Le Christ, comme devant Pilate, ne s'impose pas à celui qui le méprise et qui le gifle. Il se retire. C'est ainsi que, depuis bien longtemps déjà, nous avons pris la décision, comme pays — certes et hélas ensemble avec d'autres, de faire comme si la Vérité n'existait pas. Nous nous sommes condamnés à vivre par nous-mêmes, avec nos propres forces qui ne sont que des faiblesses. L'Église, au milieu de ce désert, n'est qu'une frêle oasis, toujours plus menacée par l'avancée des sables. À certaines périodes, les évangélisateurs furent nombreux, zélés, toujours en butte aux contradictions évidemment. Aujourd'hui, les rangs sont plus clairsemés et l'enthousiasme est moins flagrant. Pourtant, rien n'a changé sous le soleil de Dieu : l'homme ne peut se sauver que par l'amour de la Vérité. Ce qui nous menace de nos jours, ce ne sont pas d'abord des problèmes politiques, économiques, sociaux ou religieux mais le tarissement de ce zèle pour la Vérité du Christ.

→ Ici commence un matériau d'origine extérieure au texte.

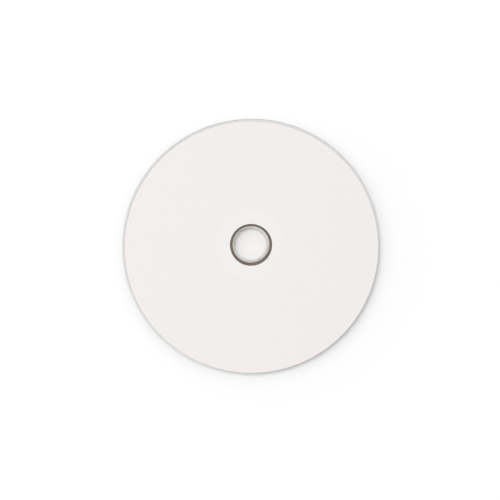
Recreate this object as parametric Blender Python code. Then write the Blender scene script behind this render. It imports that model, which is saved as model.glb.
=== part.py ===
"""Printable compact disc, lying label side up.

A clear moulded substrate carries a reflective recording layer, and a white printable coat seals that layer in.
Units are metres and +Z is up. The origin is the centre of the hole, on the plane that the disc rests on.
Every piece is a section in the XZ plane, turned about Z by a Screw modifier.
"""

import math

import bpy

# Sizes of the disc as a whole
DISC_DIAMETER = 0.120
SUBSTRATE_THICKNESS = 0.0012
EDGE_RADIUS = 0.00018

# Centre hole and the moulded hub round it
HOLE_DIAMETER = 0.015
HOLE_CHAMFER = 0.00012
HUB_LIP_WIDTH = 0.0011
HOLDER_GROOVE_WIDTH = 0.00115
HOLDER_GROOVE_DEPTH = 0.0004
GATE_RELIEF_WIDTH = 0.0021
GATE_RELIEF_DEPTH = 0.00012
GATE_RELIEF_SLOPE = 0.00025

# Stacking ring on the read side, which keeps the recorded area off the table
STACK_RING_DIAMETER = 0.0344
STACK_RING_FOOT_WIDTH = 0.0005
STACK_RING_HEIGHT = 0.00025
STACK_RING_FLANK = 0.0002

# Layers on the label side
COAT_SETBACK = 0.00002
COAT_RIM_MARGIN = 0.0012
COAT_THICKNESS = 0.00006
COAT_EDGE_BEVEL = 0.00003
REFLECTOR_HUB_MARGIN = 0.0065
REFLECTOR_RIM_SEAL = 0.0004
REFLECTOR_THICKNESS = 0.00002
LAYER_CLEARANCE = 0.000005

# Facets of the turned surfaces
TURN_STEPS = 144
EDGE_ARC_STEPS = 3
GROOVE_ARC_STEPS = 8
MERGE_DISTANCE = 0.000001

# Radii and levels that follow from the sizes
DISC_RADIUS = DISC_DIAMETER / 2
HOLE_RADIUS = HOLE_DIAMETER / 2
GROOVE_INNER_RADIUS = HOLE_RADIUS + HUB_LIP_WIDTH
GROOVE_OUTER_RADIUS = GROOVE_INNER_RADIUS + HOLDER_GROOVE_WIDTH
COAT_INNER_RADIUS = GROOVE_OUTER_RADIUS + COAT_SETBACK
COAT_OUTER_RADIUS = DISC_RADIUS - COAT_RIM_MARGIN
REFLECTOR_INNER_RADIUS = COAT_INNER_RADIUS + REFLECTOR_HUB_MARGIN
REFLECTOR_OUTER_RADIUS = COAT_OUTER_RADIUS - REFLECTOR_RIM_SEAL
READ_FACE_Z = STACK_RING_HEIGHT
LABEL_FACE_Z = READ_FACE_Z + SUBSTRATE_THICKNESS
LAYER_BASE_Z = LABEL_FACE_Z + LAYER_CLEARANCE


def clear_scene():
    """Removes every object that the scene starts with."""
    for obj in list(bpy.data.objects):
        bpy.data.objects.remove(obj, do_unlink=True)


def plain_material(name, colour, roughness, metallic=0.0, transmission=0.0):
    """A Principled material with one colour."""
    material = bpy.data.materials.new(name)
    material.use_nodes = True
    shader = material.node_tree.nodes["Principled BSDF"]
    shader.inputs["Base Color"].default_value = (*colour, 1.0)
    shader.inputs["Roughness"].default_value = roughness
    shader.inputs["Metallic"].default_value = metallic
    shader.inputs["Transmission Weight"].default_value = transmission
    return material


def arc(centre, radius, start_degrees, end_degrees, steps):
    """Points of a circular arc in the section plane, ends included, as (radius from the axis, height)."""
    points = []
    for step in range(steps + 1):
        angle = math.radians(start_degrees + (end_degrees - start_degrees) * step / steps)
        points.append((centre[0] + radius * math.cos(angle), centre[1] + radius * math.sin(angle)))
    return points


def gate_relief():
    """The shallow relief round the hole on the read side, where the punched edge can't reach the clamping face."""
    relief_z = READ_FACE_Z + GATE_RELIEF_DEPTH
    outer = HOLE_RADIUS + GATE_RELIEF_WIDTH
    return [
        (HOLE_RADIUS, relief_z + HOLE_CHAMFER),
        (HOLE_RADIUS + HOLE_CHAMFER, relief_z),
        (outer - GATE_RELIEF_SLOPE, relief_z),
        (outer, READ_FACE_Z),
    ]


def stacking_ring():
    """The low ring with sloping flanks and a flat foot that the disc stands on."""
    middle = STACK_RING_DIAMETER / 2
    half_foot = STACK_RING_FOOT_WIDTH / 2
    half_root = half_foot + STACK_RING_FLANK
    return [
        (middle - half_root, READ_FACE_Z),
        (middle - half_foot, READ_FACE_Z - STACK_RING_HEIGHT),
        (middle + half_foot, READ_FACE_Z - STACK_RING_HEIGHT),
        (middle + half_root, READ_FACE_Z),
    ]


def outer_edge():
    """The rounded outer edge, from the read face up to the label face."""
    inset = DISC_RADIUS - EDGE_RADIUS
    lower = arc((inset, READ_FACE_Z + EDGE_RADIUS), EDGE_RADIUS, -90, 0, EDGE_ARC_STEPS)
    upper = arc((inset, LABEL_FACE_Z - EDGE_RADIUS), EDGE_RADIUS, 0, 90, EDGE_ARC_STEPS)
    return lower + upper


def holder_groove():
    """The round groove that the stamper's holder leaves in the label face, from its outer edge to its inner one."""
    half_width = HOLDER_GROOVE_WIDTH / 2
    radius = (half_width**2 + HOLDER_GROOVE_DEPTH**2) / (2 * HOLDER_GROOVE_DEPTH)
    centre = (GROOVE_INNER_RADIUS + half_width, LABEL_FACE_Z - HOLDER_GROOVE_DEPTH + radius)
    half_angle = math.degrees(math.atan2(half_width, radius - HOLDER_GROOVE_DEPTH))
    return arc(centre, radius, -90 + half_angle, -90 - half_angle, GROOVE_ARC_STEPS)


def hole_top():
    """The chamfer at the top of the hole."""
    return [
        (HOLE_RADIUS + HOLE_CHAMFER, LABEL_FACE_Z),
        (HOLE_RADIUS, LABEL_FACE_Z - HOLE_CHAMFER),
    ]


def substrate_section():
    """The moulded disc's section, out along the read face and back along the label face."""
    return gate_relief() + stacking_ring() + outer_edge() + holder_groove() + hole_top()


def reflector_section():
    """The thin band of dye and silver over the recorded area."""
    top = LAYER_BASE_Z + REFLECTOR_THICKNESS
    return [
        (REFLECTOR_INNER_RADIUS, LAYER_BASE_Z),
        (REFLECTOR_OUTER_RADIUS, LAYER_BASE_Z),
        (REFLECTOR_OUTER_RADIUS, top),
        (REFLECTOR_INNER_RADIUS, top),
    ]


def coat_section():
    """The printable coat, recessed below so that it covers the reflector and seals both of its edges."""
    recess_z = LAYER_BASE_Z + REFLECTOR_THICKNESS + LAYER_CLEARANCE
    recess_inner = REFLECTOR_INNER_RADIUS - LAYER_CLEARANCE
    recess_outer = REFLECTOR_OUTER_RADIUS + LAYER_CLEARANCE
    top = recess_z + COAT_THICKNESS
    return [
        (COAT_INNER_RADIUS, LAYER_BASE_Z),
        (recess_inner, LAYER_BASE_Z),
        (recess_inner, recess_z),
        (recess_outer, recess_z),
        (recess_outer, LAYER_BASE_Z),
        (COAT_OUTER_RADIUS, LAYER_BASE_Z),
        (COAT_OUTER_RADIUS, top - COAT_EDGE_BEVEL),
        (COAT_OUTER_RADIUS - COAT_EDGE_BEVEL, top),
        (COAT_INNER_RADIUS + COAT_EDGE_BEVEL, top),
        (COAT_INNER_RADIUS, top - COAT_EDGE_BEVEL),
    ]


def turned(name, section, material):
    """Turns a closed section about Z into one solid. The section runs outwards below and back inwards above."""
    vertices = [(radius, 0.0, height) for radius, height in section]
    edges = [(index, (index + 1) % len(section)) for index in range(len(section))]
    mesh = bpy.data.meshes.new(name)
    mesh.from_pydata(vertices, edges, [])
    mesh.materials.append(material)
    obj = bpy.data.objects.new(name, mesh)
    bpy.context.scene.collection.objects.link(obj)
    screw = obj.modifiers.new("turn", "SCREW")
    screw.axis = "Z"
    screw.angle = math.tau
    screw.steps = TURN_STEPS
    screw.render_steps = TURN_STEPS
    screw.use_merge_vertices = True
    screw.merge_threshold = MERGE_DISTANCE
    screw.use_smooth_shade = True
    screw.use_normal_flip = True
    return obj


def build():
    """Makes the three pieces of the disc."""
    clear_scene()
    clear_plastic = plain_material("clear_polycarbonate", (0.93, 0.94, 0.94), 0.03, transmission=1.0)
    silver = plain_material("dye_on_silver", (0.66, 0.76, 0.80), 0.12, metallic=1.0)
    white_coat = plain_material("white_printable_coat", (0.87, 0.84, 0.82), 0.75)
    turned("substrate", substrate_section(), clear_plastic)
    turned("reflective_layer", reflector_section(), silver)
    turned("printable_coat", coat_section(), white_coat)


build()
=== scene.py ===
"""Looks of the printable compact disc: fine turned pieces, their materials, the studio and the camera.

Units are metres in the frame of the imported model: the disc lies flat, label side up, with its hole round Z.
"""

import math
from collections import namedtuple

import bpy
import numpy as np
from mathutils import Matrix, Vector


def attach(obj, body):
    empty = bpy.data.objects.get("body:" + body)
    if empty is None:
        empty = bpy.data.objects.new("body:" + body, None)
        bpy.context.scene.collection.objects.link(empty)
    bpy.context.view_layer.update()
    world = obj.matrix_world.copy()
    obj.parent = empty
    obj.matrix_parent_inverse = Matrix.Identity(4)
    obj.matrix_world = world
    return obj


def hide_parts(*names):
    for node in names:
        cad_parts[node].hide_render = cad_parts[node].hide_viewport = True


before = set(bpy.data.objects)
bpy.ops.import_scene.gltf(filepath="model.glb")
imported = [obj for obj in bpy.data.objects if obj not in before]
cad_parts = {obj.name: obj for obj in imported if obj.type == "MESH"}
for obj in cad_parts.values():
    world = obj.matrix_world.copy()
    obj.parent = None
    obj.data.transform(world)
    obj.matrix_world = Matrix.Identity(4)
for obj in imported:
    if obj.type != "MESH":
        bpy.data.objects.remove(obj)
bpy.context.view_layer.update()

# Moulded details of the clear disc
HOLE_CHAMFER = 0.00012
GROOVE_INNER_RADIUS = 0.0086
GROOVE_OUTER_RADIUS = 0.00975
GROOVE_DEPTH = 0.0004
RELIEF_OUTER_RADIUS = 0.0096
RELIEF_DEPTH = 0.00012
RELIEF_SLOPE = 0.00025
STACK_RING_RADIUS = 0.0172
STACK_RING_FOOT_WIDTH = 0.0005
STACK_RING_HEIGHT = 0.00025
STACK_RING_FLANK = 0.0002
EDGE_RADIUS = 0.00018

# Details of the layers on the label side
LAYER_CLEARANCE = 0.000005
COAT_EDGE_RADIUS = 0.00003

# Small roundings: the mould's corners, and the lips of the groove
MOULD_FILLET = 0.00002
LIP_FILLET = 0.00003

# How far the groove's lips, and the coat's edge on the outer one, are off centre
INNER_LIP_SHIFT = (0.0, 0.00020)
OUTER_LIP_SHIFT = (0.00002, -0.00007)

# Facets of the turned pieces, and how far their large faces lead the smooth shading, where 50 is neutral
TURN_STEPS = 384
FILLET_STEPS = 3
EDGE_STEPS = 8
GROOVE_STEPS = 18
LARGE_FACE_WEIGHT = 100

# Finishes of the clear disc, by place
# The groove's finish is painted shade, a dark band where shade shows through the clear plastic
PLASTIC, GROOVE_SHADE, HUB, RIM, WALL = range(5)

# A corner of a section: the finish goes as far as the next corner, and the shift moves its circle off centre
Corner = namedtuple("Corner", "radius height fillet finish shift", defaults=(0.0, PLASTIC, (0.0, 0.0)))

# The reach of a turned node: its radii and its levels
Ring = namedtuple("Ring", "inner outer bottom top")

# Noise that makes fine concentric marks has this much detail
RING_NOISE_DETAIL = 3.0

# The clear plastic, with the faint rings that its mould leaves. Each light share is how much of a lamp's
# light a surface lets straight through. Colours, here and below, are linear light.
PLASTIC_IOR = 1.585
PLASTIC_ROUGHNESS = 0.02
RIM_ROUGHNESS = 0.06
WALL_ROUGHNESS = 0.35
MOULD_RING_SPACING = 0.0004
MOULD_RING_DEPTH = 0.000002
CLEAR_LIGHT_SHARE = 1.0
WALL_LIGHT_SHARE = 0.35
PLASTIC_TINT = (0.97, 0.975, 0.975)
HUB_TINT = (1.0, 0.97, 0.935)
# The wall's dark tint is painted shade: it darkens the hole's wall as the shade seen through it does
WALL_SHADE_TINT = (0.50, 0.445, 0.375)
RIM_TINT = (1.0, 0.995, 0.99)

# Painted shade in the groove: a dark band that stands in for the shade seen there through the clear plastic.
# Its streaks and patches are noise, stretched between the two values.
GROOVE_SHADE_DARK = (0.135, 0.108, 0.086)
GROOVE_SHADE_PALE = (0.185, 0.155, 0.130)
GROOVE_SHADE_ROUGHNESS = 0.3
GROOVE_SHADE_NOISE = (0.35, 0.65)
STREAK_SPACING = 0.00012
STREAK_DEPTH = 0.000003
PATCH_SIZE = 0.004

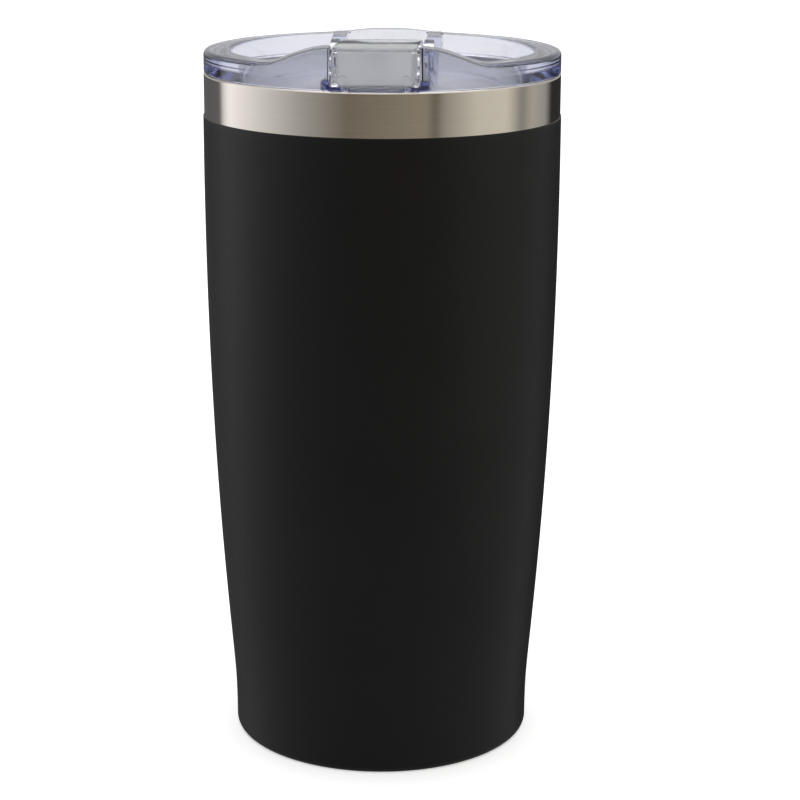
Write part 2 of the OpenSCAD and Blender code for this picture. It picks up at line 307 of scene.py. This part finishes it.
def above_tab(y, z, radius=0.0):
    """Distance above the top of the tab, which is flat in front and then slopes to the hinge."""
    slope = (z - CREST_TOP + (y - LAND_Y) * TAB_SLOPE) / math.hypot(1, TAB_SLOPE)
    return both(z - CREST_TOP, slope, radius)


def shoulder(x, start, end):
    """Falls smoothly from 1 to 0 as x goes from start to end, on both sides."""
    t = np.clip((np.abs(x) - start) / (end - start), 0, 1)
    return 1 - t * t * (3 - 2 * t)


def lid_round(r, z, front):
    """The round stock of the lid with its raised front: flange ring, recess, floor and plug."""
    flange = both(both(r - LID_R, z - RING_TOP, TOP_FILLET), FLANGE_Z - z, 0.3)
    plug = both(both(r - PLUG_R, z - RING_TOP + 2), PLUG_BOTTOM - z, 0.6)
    stock = either(either(flange, plug, 0.3), front, 0.6)
    draft = (RING_IN_R - RECESS_R) / (RING_TOP - RECESS_Z)
    recess = both((r - RECESS_R - (z - RECESS_Z) * draft) / math.hypot(1, draft), RECESS_Z - z, 1.8)
    under = both(r - PLUG_R + PLUG_T, z - RECESS_Z + FLOOR_T, 1.2)
    groove = both(PLUG_R - GROOVE_D - r, between(z, *GROOVE_Z))
    return cut(cut(cut(stock, recess, 0.9), under, 0.5), groove)


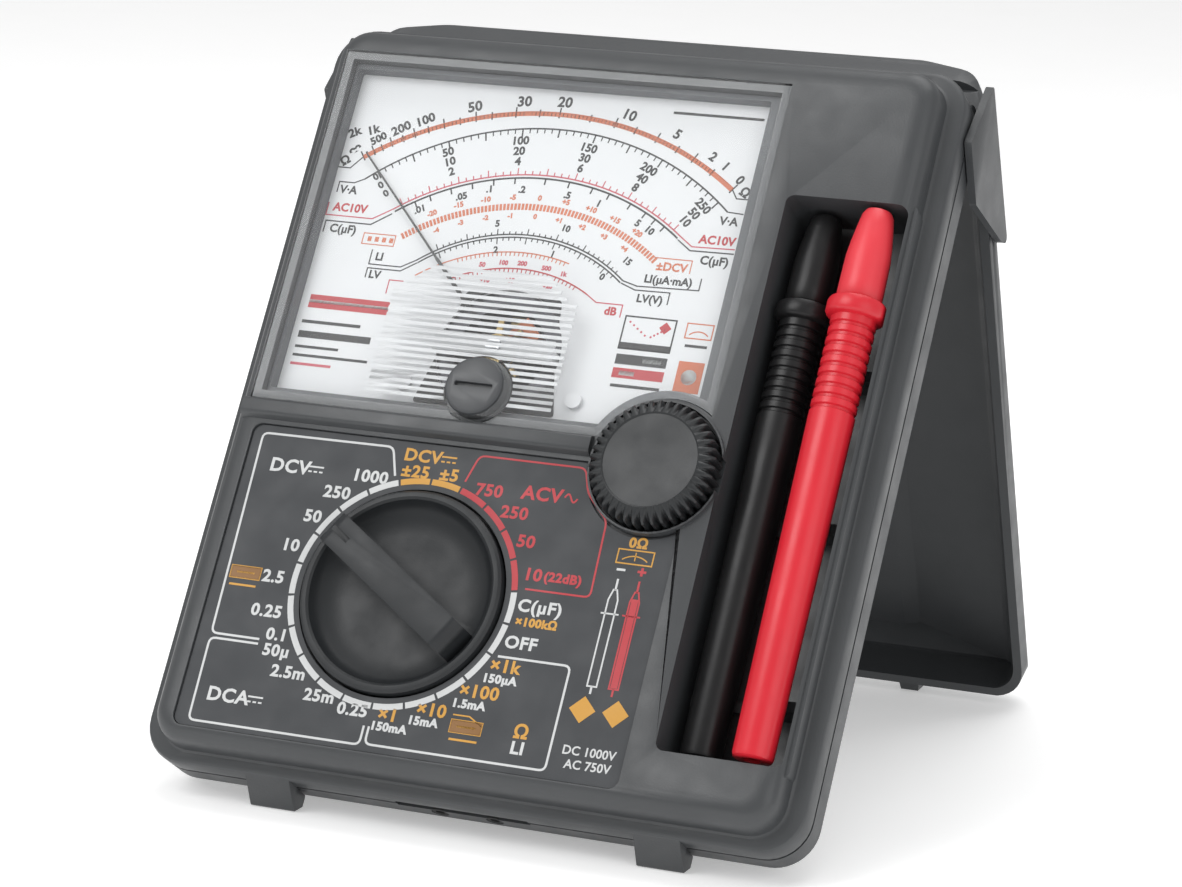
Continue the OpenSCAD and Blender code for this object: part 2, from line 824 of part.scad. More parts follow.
module probe_cap(at) {
    translate([at[0], at[1], 0]) difference() {
        union() {
            translate([0, 0, guard_z + 0.05]) cylinder(r = probe_r, h = 9);
            translate([0, 0, guard_z + 9]) cylinder(r1 = probe_r, r2 = 2.6, h = probe_top - guard_z - 9);
        }
        translate([0, 0, guard_z - 1]) cylinder(r = 1.25, h = 17);
    }
}

module probe_pin(at) {
    translate([at[0], at[1], 0]) {
        translate([0, 0, 92]) cylinder(r = 1, h = 24);
        translate([0, 0, 116]) cylinder(r1 = 1, r2 = 0.3, h = 2.5);
    }
}

module black_probe_barrel() {
    color("black") probe_barrel(black_at);
}

module black_probe_cap() {
    color("black") probe_cap(black_at);
}

module black_probe_pin() {
    color("silver") probe_pin(black_at);
}

module red_probe_barrel() {
    color("red") probe_barrel(red_at);
}

module red_probe_cap() {
    color("red") probe_cap(red_at);
}

module red_probe_pin() {
    color("silver") probe_pin(red_at);
}

leaned() front_case();
leaned() rear_case();
leaned() case_screws();
leaned() window();
leaned() dial_bezel();
leaned() dial_plate();
leaned() dial_screws();
leaned() range_plate();
leaned() circuit_board();
leaned() switch_pads();
leaned() resistors();
leaned() capacitors();
leaned() diodes();
leaned() trimmer();
leaned() potentiometer();
leaned() lead_grommets();
leaned() meter_frame();
leaned() meter_yoke();
leaned() meter_core();
leaned() core_holder();
leaned() meter_bridges();
leaned() jewel_screws();
leaned() aa_cells();
leaned() battery_contacts();
leaned() fuse();
leaned() fuse_clips();
leaned() stand_cover();
leaned() range_knob();
leaned() switch_rotor();
leaned() wipers();
leaned() detent_balls();
leaned() detent_springs();
leaned() knob_clip();
leaned() zero_ohm_knob();
leaned() pot_shaft();
leaned() zero_corrector();
leaned() zero_lever();
leaned() pointer();
leaned() coil_former();
leaned() coil_winding();
leaned() coil_pivots();
leaned() balance_weights();
leaned() hairsprings();
leaned() black_probe_barrel();
leaned() black_probe_cap();
leaned() black_probe_pin();
leaned() red_probe_barrel();
leaned() red_probe_cap();
leaned() red_probe_pin();
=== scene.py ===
"""Looks of the analog multimeter, laid out as a Blender add-on: one operator a piece, run in order by main()."""
import math
import bmesh
import bpy
from bpy.props import BoolProperty, FloatProperty, FloatVectorProperty, IntProperty, PointerProperty
from mathutils import Matrix, Vector


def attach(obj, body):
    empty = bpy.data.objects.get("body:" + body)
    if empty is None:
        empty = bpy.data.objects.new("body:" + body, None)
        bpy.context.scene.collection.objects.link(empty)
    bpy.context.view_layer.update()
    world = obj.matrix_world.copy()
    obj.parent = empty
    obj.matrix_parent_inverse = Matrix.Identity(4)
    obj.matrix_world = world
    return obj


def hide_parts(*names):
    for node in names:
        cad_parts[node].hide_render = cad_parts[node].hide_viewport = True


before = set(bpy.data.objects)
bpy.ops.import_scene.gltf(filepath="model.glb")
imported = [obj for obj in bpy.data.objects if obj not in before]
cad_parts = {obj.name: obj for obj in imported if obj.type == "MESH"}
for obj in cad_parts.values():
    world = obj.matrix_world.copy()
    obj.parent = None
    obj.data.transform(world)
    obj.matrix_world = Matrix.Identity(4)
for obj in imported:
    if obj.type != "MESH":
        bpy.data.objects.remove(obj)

bl_info = {
    "name": "Analog multimeter",
    "version": (1, 0, 0),
    "blender": (4, 5, 0),
    "location": "3D View > Sidebar > Meter",
    "description": "Builds the looks of an analog multimeter on its stand cover",
    "category": "Add Mesh",
}


# ---- settings ----
class MeterShape(bpy.types.PropertyGroup):
    """Sizes of the case, in millimetres"""
    case_w: FloatProperty(name="Case width", description="Width of the case", default=131.0)
    case_h: FloatProperty(name="Case height", description="Height of the case's upper edge", default=154.2)
    corner: FloatProperty(name="Corner radius", description="Radius of the case outline's corners", default=8.0)
    open_angle: FloatProperty(name="Cover angle", description="Opening of the stand cover, in degrees", default=54.3,
                               min=50.0, max=54.3)
    shift: FloatProperty(name="Shift", description="Shift that centres the meter over its feet", default=-80.267)
    edge: FloatProperty(name="Edge rounding", description="Rounding of moulded edges", default=0.35)


class MeterDial(bpy.types.PropertyGroup):
    """The dial and the pointer"""
    pointer_len: FloatProperty(name="Pointer length", description="Length from the axis", default=53.7)
    pointer_rest: FloatProperty(name="Rest angle", description="Angle of the resting pointer", default=135.0)
    rib_pitch: FloatProperty(name="Rib pitch", description="Spacing of the window's frosted ribs", default=1.31)
    positions: IntProperty(name="Range positions", description="Dashes of the ring round the range knob", default=22)
    flutes: IntProperty(name="Flutes", description="Grip flutes of the zero knob", default=42)


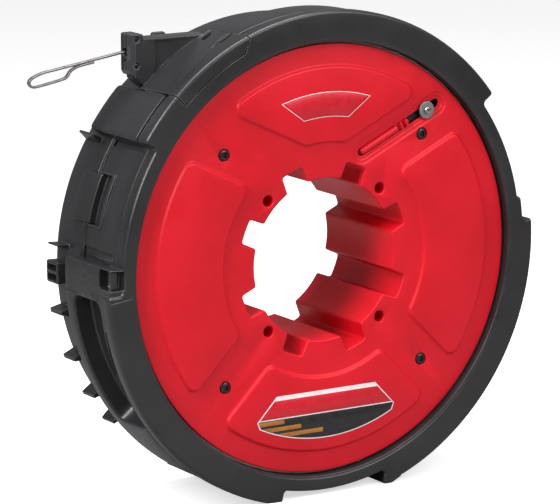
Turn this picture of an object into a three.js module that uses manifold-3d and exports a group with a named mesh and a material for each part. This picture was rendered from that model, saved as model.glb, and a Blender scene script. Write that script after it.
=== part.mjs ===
// A drum of flat steel fish tape for a powered pulling tool.
// A red hub with two red flanges turns inside a black ring housing, and the tape leaves through a
// nozzle on the ring's upper left. Millimetres; the drum turns about Y, its front looks along -Y
// and Z is up. All sizes are taken from the drum's axis and its flange's front face at y = 0.
import * as THREE from "three";
import { mergeVertices } from "three/addons/utils/BufferGeometryUtils.js";
import Module from "manifold-3d";

const wasm = await Module();
wasm.setup();

// ---- Driving sizes -------------------------------------------------------------------------
const DEPTH = 87; // hub length, from the front flange's face to the hub's rear end
const FRONT = -5.4; // the ring's front edge, proud of the flange
const BACK = 88; // the ring's rear edge
const SEAM = 52; // where the front and rear shells meet
const BEAD_R = 175; // outside of the bead round the ring's front edge
const BEAD_BACK = 5;
const SIDE_R = 173.6; // outside of the thick stretches
const THIN_R = 164.5; // outside of the thin stretches
const WALL = 3;
const LIP_R = 153.5; // inner edge of the ring's front and rear lips
const FLANGE_R = 151.6;
const FLANGE_T = 3.2;
const BORE_R = 57.5; // hub bore between the keyways
const KEYWAY_R = 69.5; // floor of the eight keyways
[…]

Lorsque saint Augustin est assiégé dans Hippone par les Vandales, lorsqu'il apprend que Rome est tombée aux mains des Wisigoths, se soucie-t-il de stratégie politicienne et organise-t-il un sommet de crise ? Non, il continue de se battre pour la Vérité en croisant le fer de la parole avec Carnéade de Cyrène, tête de la Nouvelle Académie qui professe qu'il n'existe pas de vrai mais seulement du vraisemblable.Contrairement à l'idée que Descartes a commencé à propager, la raison humaine n'est pas la mesure de toutes choses, elle ne fabrique pas la Vérité. Cette dernière s'impose doucement, comme le Christ devant Pilate, comme le Christ en présence des disciples d'Emmaüs.